In support of his own case, Wilson refers at some length to the chimerical nature of consciousness (taking Daniel Dennett’s not uncontroversial account more or less as read). But there is a direct analogy here: Dennett’s model of consciousness stands in the same relation to the material brain as Wilson’s consilience stands to the physical universe. Dennett says consciousness is an illusion; a trick of the mind, if you like, and rather wilfully double-parks the difficult question “a trick on whom?”.
But by extension, could not consilience also be a trick of the mind? Things look like they’re ordered, consistent and universal because that’s how we’re wired to see them. Our evolutionary development (fully contingent and path-dependent, as even Wilson would agree) has built a sensory apparatus which filters the information in the world in a way which is ever-more effective. That’s the clever trick of evolutionary development. If it is of adaptive benefit to apprehend “the world” as a consistent, coherent whole, then as long as that coherent whole accounts effectively for our physiologically meaningful experiences, then its relation to “the truth” is really beside the point.
When I run to catch a cricket ball on the boundary no part of my brain solves differential equations to catch it (I don’t have nearly enough information to do that), and no immutable, unseen cosmic machine calculates those equations to plot its trajectory, either. Our mathematical model is a clever proxy, and we shouldn’t be blinded by its elegance or apparent accuracy (though, in point of fact, practically it isn’t that accurate) into assuming it somehow reveals an ineffable truth.
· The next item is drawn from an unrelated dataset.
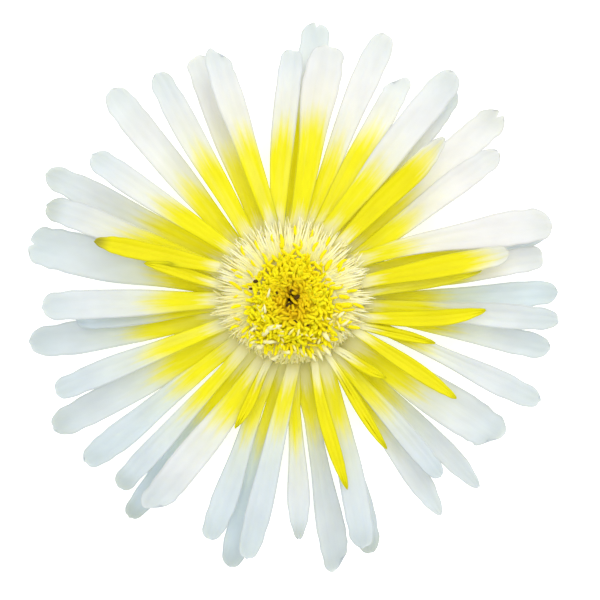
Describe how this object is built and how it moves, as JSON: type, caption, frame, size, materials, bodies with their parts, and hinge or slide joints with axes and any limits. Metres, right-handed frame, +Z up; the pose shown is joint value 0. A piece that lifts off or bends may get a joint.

This isn’t a new or especially controversial objection, by the way: this was one of David Hume’s main insights in A Treatise on Human Nature. As a matter of logic, there must be alternate ways of describing the same phenomena, and if you allow yourself to implement different rules to solve the puzzle, the set of alternative coherent solutions is infinite.
So we shouldn’t overdo our self-congratulation at the cleverness of the model we have arrived at. It isn’t the “truth”; it’s an effective proxy. There is a world of difference between the two, and there are uncomfortable consequences of taking the apparently harmless step of conflating them.
For one thing, “consilience” tends to dissuade inquiry: if we believe we have settled on an ineffable truth, then further discussion can only confuse and endanger our grip on it. It also gives us immutable grounds for arbitrating against those who hold an “incorrect” view. That is, to hold forth a theory which is inconsistent with the mainstream “consiliated” view is wasteful and given it has the potential to lead us away from the “true” path, may legitimately be suppressed.
You can see this style of reasoning being employed by two groups already: militant religious fundamentalists, and militant atheists. Neither is prepared to countenance the pluralistic, pragmatic (and blindingly obvious) view that there are not just many different *ways* of looking at the world but many different *reasons* for doing so, and each has its own satisfaction criteria. While these opposing fundamentalists go hammer and tongs against each other, their similarities are greater than their differences, and their greatest similarity is that neither fully comprehends, and as a consequence neither takes seriously, the challenge of the “postmodern” strands of thought against which they’re aligned.
Hence, someone like Wilson can have the hubris to say things like: “Yet I think it is fair to say that enough is known to justify confidence in the principle of universal rational consilience across all the natural sciences”
Try telling that to Kurt Gödel or Bertrand Russell, let alone Richard Rorty or Jacques Derrida.